Precalculus, Chapter 1, 1.4, Section 1.4, Problem 40

Determine the standard form of the equation of a circle with endpoints of a diameter at $(4,3)$ and $(0,1)$.

Using the Distance Formula to find the diameter of the circle,


$
\begin{equation}
\begin{aligned}

D =& \sqrt{(3-1)^2 + (4-0)^2}
\\
D =& \sqrt{4 + 16}
\\
D =& \sqrt{20}

\end{aligned}
\end{equation}
$


We know that $\displaystyle r = \frac{D}{2}$, where $D$ is the diameter and $r$ is the radius.

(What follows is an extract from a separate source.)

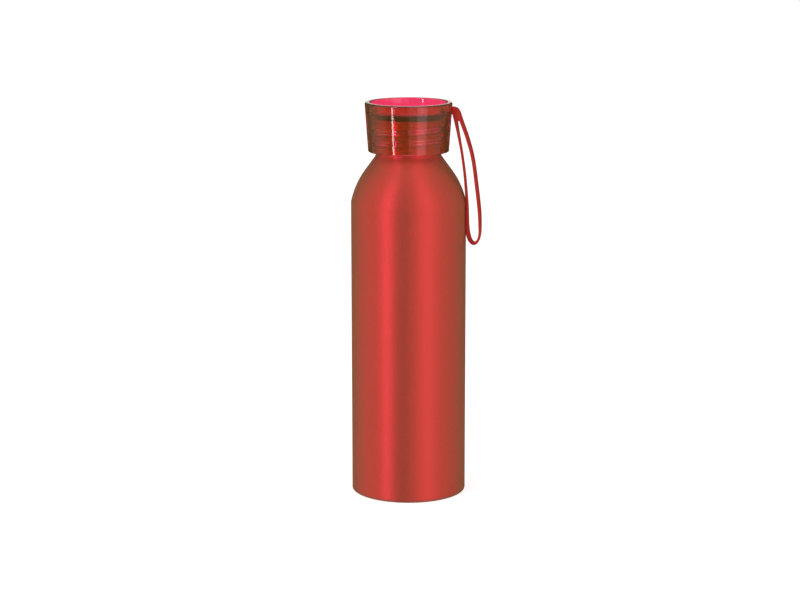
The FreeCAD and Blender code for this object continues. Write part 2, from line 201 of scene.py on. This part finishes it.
def satin_red_aluminium():
    """Aluminium, grit blasted, anodised red and sealed; bare and grey inside.

    Blasting leaves a fine even grain that spreads each highlight into a soft band and makes it sparkle a
    little; the clear seal coat adds a pale haze towards the edges. The foot is darkened towards the
    bottom with painted shade, and its ring is rubbed lighter.
    """
    material = bpy.data.materials.new("satin_red_aluminium")
    tree, out = new_tree(material)
    place = add_node(tree, "TexCoord").outputs["Object"]
    # blasting grain is about 0.1 mm; it is drawn at 1.1 mm so that it shows at this distance
    grain = add_node(tree, "TexNoise", {"Vector": place, "Scale": 1 / (1.1 * MM), "Detail": 3.0})
    # slow differences in depth of colour, about 25 mm wide, that a dye bath leaves
    cloud = add_node(tree, "TexNoise", {"Vector": place, "Scale": 1 / (25 * MM), "Detail": 1.0})
    red = add_node(tree, "Mix", {
        "Factor": grain.outputs["Fac"], 6: linear("#CC002A"), 7: linear("#FF2446")}, data_type="RGBA")
    red = add_node(tree, "Mix", {
        "Factor": cloud.outputs["Fac"], 6: red.outputs[2], 7: linear("#E41034")}, data_type="RGBA")

    # the inside faces the axis: there the outward direction and the normal point opposite ways, and the
    # 0.2 mm keeps level faces out. The base ends below 7.6 mm; its pushed-up underside faces the axis too,
    # but keeps its red.
    position = add_node(tree, "SeparateXYZ", {0: place})
    normal = add_node(tree, "SeparateXYZ", {0: add_node(tree, "NewGeometry").outputs["Normal"]})
    across = add_node(tree, "Math", {0: position.outputs["X"], 1: normal.outputs["X"]}, operation="MULTIPLY")
    outward = add_node(tree, "Math", {
        0: position.outputs["Y"], 1: normal.outputs["Y"], 2: across.outputs[0]}, operation="MULTIPLY_ADD")
    inward = add_node(tree, "Math", {0: outward.outputs[0], 1: -0.2 * MM}, operation="LESS_THAN")
    above_base = add_node(tree, "Math", {0: position.outputs["Z"], 1: 7.6 * MM}, operation="GREATER_THAN")
    inside = add_node(tree, "Math", {0: inward.outputs[0], 1: above_base.outputs[0]}, operation="MULTIPLY")
    colour = add_node(tree, "Mix", {
        "Factor": inside.outputs[0], 6: red.outputs[2], 7: linear("#B9B6B0")}, data_type="RGBA")

    # painted shade: the lowest two millimetres darken towards the bottom, standing in for the floor's shade seen
    # in the rounded foot
    painted_foot_shade = add_node(tree, "MapRange", {
        "Value": position.outputs["Z"], "From Min": 0.5 * MM, "From Max": 2.1 * MM,
        "To Min": 0.85, "To Max": 0.0})
    colour = add_node(tree, "Mix", {
        "Factor": painted_foot_shade.outputs[0], 6: colour.outputs[2], 7: linear("#A04048")}, data_type="RGBA")
    # the standing ring loses its grain and some of its dye in the lowest half millimetre
    rub = add_node(tree, "MapRange", {
        "Value": position.outputs["Z"], "From Min": 0.1 * MM, "From Max": 0.6 * MM,
        "To Min": 1.0, "To Max": 0.0})
    rubbed = add_node(tree, "Math", {0: rub.outputs[0], 1: grain.outputs["Fac"]}, operation="MULTIPLY")
    colour = add_node(tree, "Mix", {
        "Factor": rubbed.outputs[0], 6: colour.outputs[2], 7: linear("#D98F86")}, data_type="RGBA")

    rough = add_node(tree, "MapRange", {
        "Value": grain.outputs["Fac"], "From Min": 0.3, "From Max": 0.7, "To Min": 0.38, "To Max": 0.52})
    bump = add_node(tree, "Bump", {
        "Height": grain.outputs["Fac"], "Strength": 0.5, "Distance": 0.08 * MM})
    shader = add_node(tree, "BsdfPrincipled", {
        "Base Color": colour.outputs[2], "Metallic": 1.0, "Roughness": rough.outputs[0],
        "Normal": bump.outputs[0], "Coat Weight": 0.2, "Coat Roughness": 0.35,
        "Sheen Weight": 0.24, "Sheen Roughness": 1.0, "Sheen Tint": linear("#FFEAA0")})
    tree.links.new(shader.outputs[0], out.inputs["Surface"])
    return material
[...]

So we have


$
\begin{equation}
\begin{aligned}

r =& \frac{2 \sqrt{5}}{5}
\\
r =& \sqrt{5}

\end{aligned}
\end{equation}
$


To find the center of the circle, we use the Midpoint Formula


$
\begin{equation}
\begin{aligned}

M =& \left( \frac{x_1 + x_2}{2}, \frac{y_1 + y_2}{2} \right)
\\
\\
=& \left( \frac{4+0}{2}, \frac{3+1}{2} \right)
\\
\\
=& (2,2)

\end{aligned}
\end{equation}
$


The standard from of the equation of a circle with center $(2,2)$ and radius $\sqrt{5}$ is


$
\begin{equation}
\begin{aligned}

(x-2)^2 + (y-2)^2 =& (\sqrt{5})^2
\\
(x-2)^2 + (y-2)^2 =& 5

\end{aligned}
\end{equation}
$